What is your next adventure?
I am going to work as a systems engineer at Boeing in Everett, Washington.
What about your next adventure are you most looking forward to?
It'll be really exciting to be in the industry and applying the knowledge I have studied for so long. I did a lot of model-based systems engineering when I was studying in ASDL, so I'm excited to go work on the actual systems.
Did you have any previous co-op, internship, or research experience in this area?
I was involved in the Model-Based Systems Engineering program at ASDL from my sophomore year to my senior year, where I worked on teams that worked on the NASA Pathfinder. Everyone on the project had a team at NASA that they consulted with. We were working on developing analytical tools.
I also worked with Dr. Sankar in the Computational Fluid Dynamics Lab, working on physics-based modeling and boundary theory. I was able to do data collection for a grad student, Avani Gupta, who was authoring a paper, "Development of Physics-Based Models for Ice Shedding" for the European Rotor Craft Forum. So I was a co-author.
I also interned at Georgia Tech Research Institute and did two study-abroad semesters - one in China, and the other in Ireland,
How did your educational experience at Georgia Tech help you to achieve your goals?
Aerospace engineering is too hard to do it for anything but love of the subject. And that's what you find at the AE School. Your classmates want to make a living, sure, but they are not studying this hard just for the money they'll make. And that made a difference to me.

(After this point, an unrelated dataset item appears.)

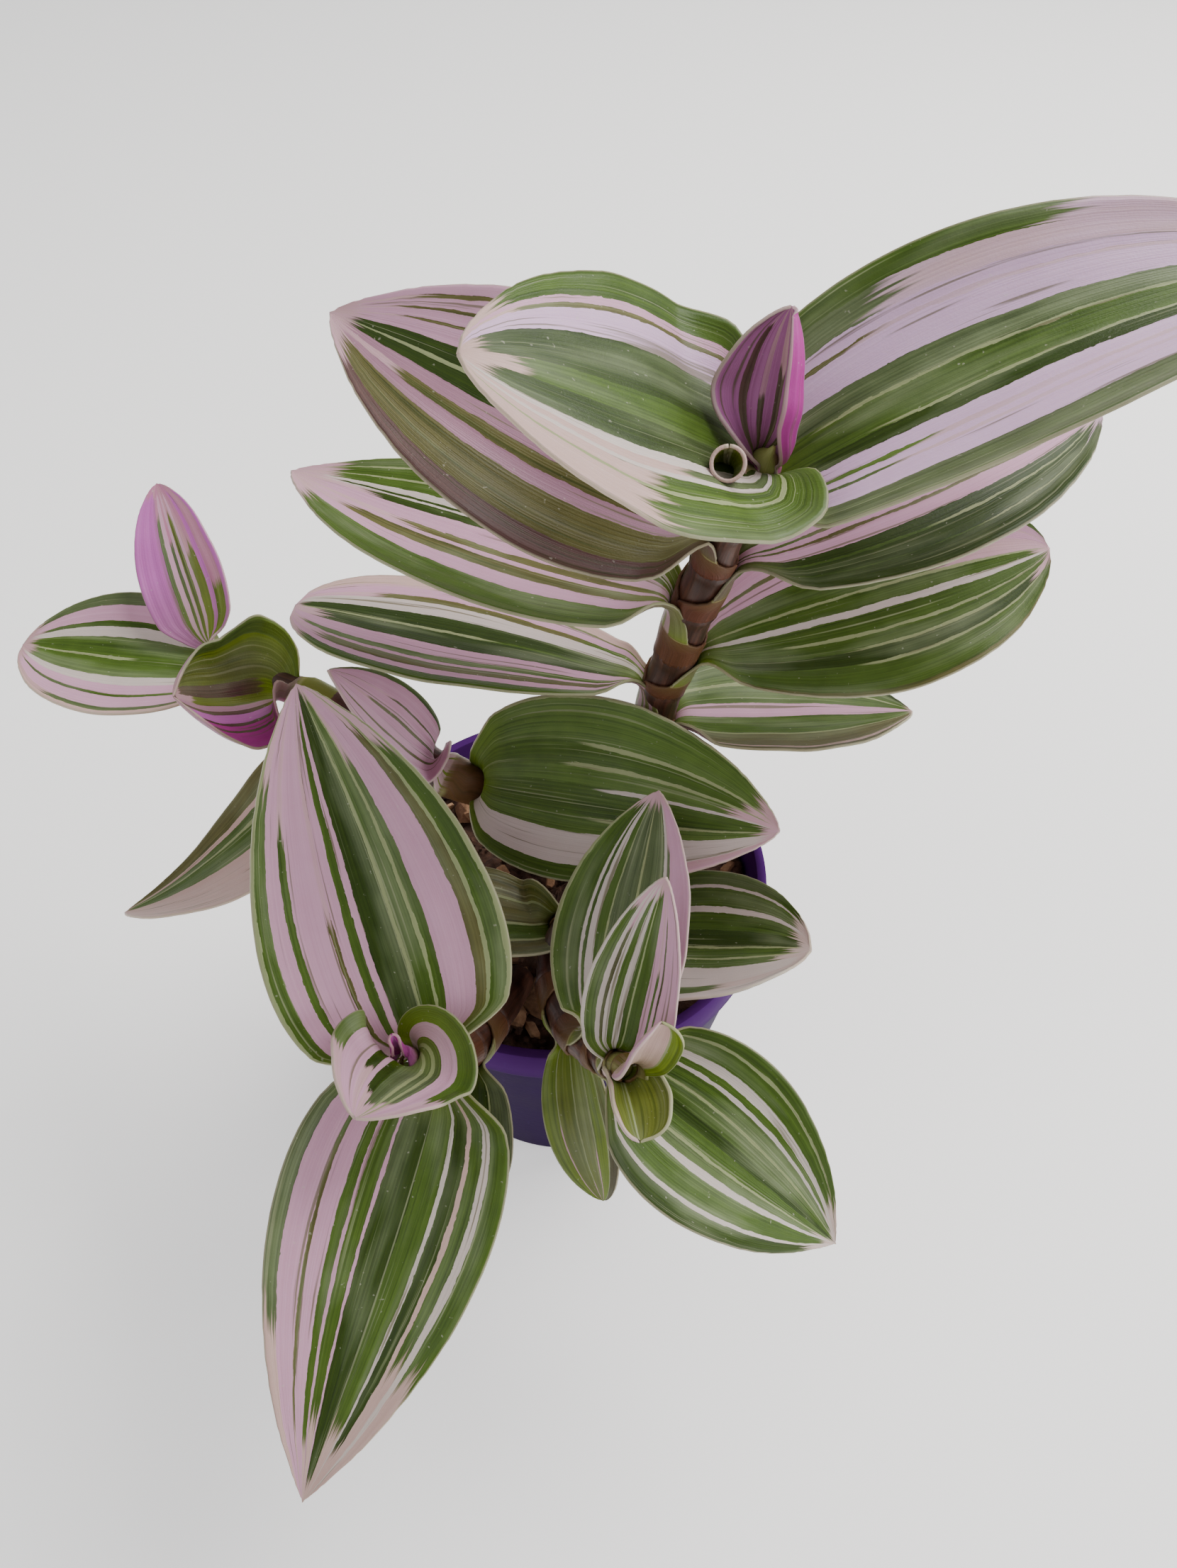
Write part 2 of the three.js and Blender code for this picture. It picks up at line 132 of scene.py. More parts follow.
class Finish:
    """A material: one glossy shader, and the nodes that colour it. Colour codes work as colours."""

    def __init__(self, name, **constants):
        self.material = bpy.data.materials.new(name)
        self.material.use_nodes = True
        self.tree = self.material.node_tree
        self.shader = self.tree.nodes["Principled BSDF"]
        for socket, value in constants.items():
            self.shader.inputs[socket.replace("_", " ")].default_value = value

    def node(self, kind, settings=None, sockets=None, output=0):
        """Adds a node, sets its settings and then its sockets, and gives one of its outputs."""
        made = self.tree.nodes.new(kind)
        for key, value in (settings or {}).items():
            if key == "stops":
                self.fill_ramp(made.color_ramp, value)
            elif key == "between":
                made.color_ramp.interpolation = value
            else:
                setattr(made, key, value)
        for key, value in (sockets or {}).items():
            self.feed(made.inputs[key], value)
        return Signal(self, made.outputs[output])

    def feed(self, socket, value):
        if isinstance(value, Signal):
            self.tree.links.new(value.socket, socket)
        else:
            socket.default_value = linear(value)

    def fill_ramp(self, ramp, stops):
        while len(ramp.elements) > 1:
            ramp.elements.remove(ramp.elements[-1])
        for i, (place, colour) in enumerate(stops):
            element = ramp.elements[0] if i == 0 else ramp.elements.new(place)
            element.position = place
            element.color = linear(colour)

    def set(self, **sockets):
        for socket, value in sockets.items():
            self.feed(self.shader.inputs[socket.replace("_", " ")], value)

    def place(self):
        """Object coordinates, in metres."""
        return self.node("ShaderNodeTexCoord", output="Object")

    def uv(self):
        """The parts of the mesh's own UV coordinates."""
        return self.split(self.node("ShaderNodeUVMap", {"uv_map": "surface"}))

    def split(self, vector):
        made = self.node("ShaderNodeSeparateXYZ", None, {0: vector}).socket.node
        return [Signal(self, output) for output in made.outputs]

    def join(self, x, y, z):
        return self.node("ShaderNodeCombineXYZ", None, {0: x, 1: y, 2: z})

    def speckle(self, vector, scale, detail=2, rough=0.5):
        sockets = {"Vector": vector, "Scale": scale, "Detail": detail, "Roughness": rough}
        return self.node("ShaderNodeTexNoise", None, sockets)

    def mix(self, factor, first, second, blend="MIX"):
        """Mixes two colours; the colour sockets of this node have the numbers 6, 7 and 2."""
        settings = {"data_type": "RGBA", "blend_type": blend}
        return self.node("ShaderNodeMix", settings, {0: factor, 6: first, 7: second}, 2)

    def ramp(self, factor, stops, between="LINEAR"):
        """A ramp of colours, each given with the place where it stands."""
        settings = {"between": between, "stops": stops}
        return self.node("ShaderNodeValToRGB", settings, {"Fac": factor})

    def bump(self, height, strength, distance):
        sockets = {"Strength": strength, "Distance": distance, "Height": height}
        return self.node("ShaderNodeBump", None, sockets)


def piece(name, bm, materials, smooth=True):
    """Makes an object of a finished mesh; it stays at the origin with its place in its mesh."""
    mesh = bpy.data.meshes.new(name)
    bm.to_mesh(mesh)
    bm.free()
    for polygon in mesh.polygons:
        polygon.use_smooth = smooth
    for material in materials:
        mesh.materials.append(material)
    made = bpy.data.objects.new(name, mesh)
    bpy.context.scene.collection.objects.link(made)
    return made


floor_paint = Finish("pale_floor", Roughness=0.9, Emission_Strength=FLOOR_GLOW)
floor_paint.set(Base_Color="fbfaf8", Emission_Color="ffffff")
bm = bmesh.new()
bmesh.ops.create_grid(bm, x_segments=1, y_segments=1, size=FLOOR_REACH)
bmesh.ops.translate(bm, vec=(0, 0, -FLOOR_DROP), verts=bm.verts)
piece("floor", bm, [floor_paint.material])

# The pot: a small nursery pot of thin violet plastic, moulded in one piece. A plain collar runs
# round its rim, the wall tapers to the base, and six drain holes go through the floor.
POT_HEIGHT = 70
RIM_RADIUS = 45
BASE_RADIUS = 34
WALL = 1.2
COLLAR_HEIGHT = 9
COLLAR_STEP = 1.6
DRAIN_HOLES = 6
DRAIN_RADIUS = 3
DRAIN_CIRCLE = 23
DRAIN_STEPS = 32
PUNCH_DEPTH = 8
FLOOR_TOP = WALL + 0.6
POT_STEPS = 120
SHARP_ANGLE = 40
COLLAR_FOOT = POT_HEIGHT - COLLAR_HEIGHT
NECK_RADIUS = RIM_RADIUS - COLLAR_STEP
INNER_RADIUS = RIM_RADIUS - WALL


def turned(bm, profile, steps):
    """Spins a line of points round the upright axis into a skin with no seam."""
    verts = [bm.verts.new(Vector((radius, 0, height)) * MM) for radius, height in profile]
    edges = [bm.edges.new(pair) for pair in zip(verts, verts[1:])]
    bmesh.ops.spin(bm, geom=verts + edges, axis=(0, 0, 1), cent=(0, 0, 0), angle=2 * math.pi,
                   steps=steps, use_merge=True)
    bmesh.ops.remove_doubles(bm, verts=bm.verts, dist=0.00001)
    bmesh.ops.recalc_face_normals(bm, faces=bm.faces)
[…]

The other thing is, the research opportunities really connect you with the faculty. Dr. Sankar was really like a mentor to me - especially in Limerick, where he offered to let me work with him on CFD tools. That got me connected to what I did in the fall.
What advice would you give to an underclassman who would like to follow the same path?
My best advice would be to not compare yourself to your peers at the AE School because they really are pretty much the smartest people you're going to meet in the field. You have to go out on your own and try everything. Then pick something that appeals yo you and work on it. The research I got to do was more than enough to keep me from comparing myself too harshly. I was too busy, and it was too interesting.
The other thing I'd say is to study abroad. Studying abroad really gave me perspective. I thought it would be impossible to do more than one after I did the China one, but AE makes it possible with the Limerick program. The Limerick program was especially great because everyone who goes is an engineer, so you can geek-out with them.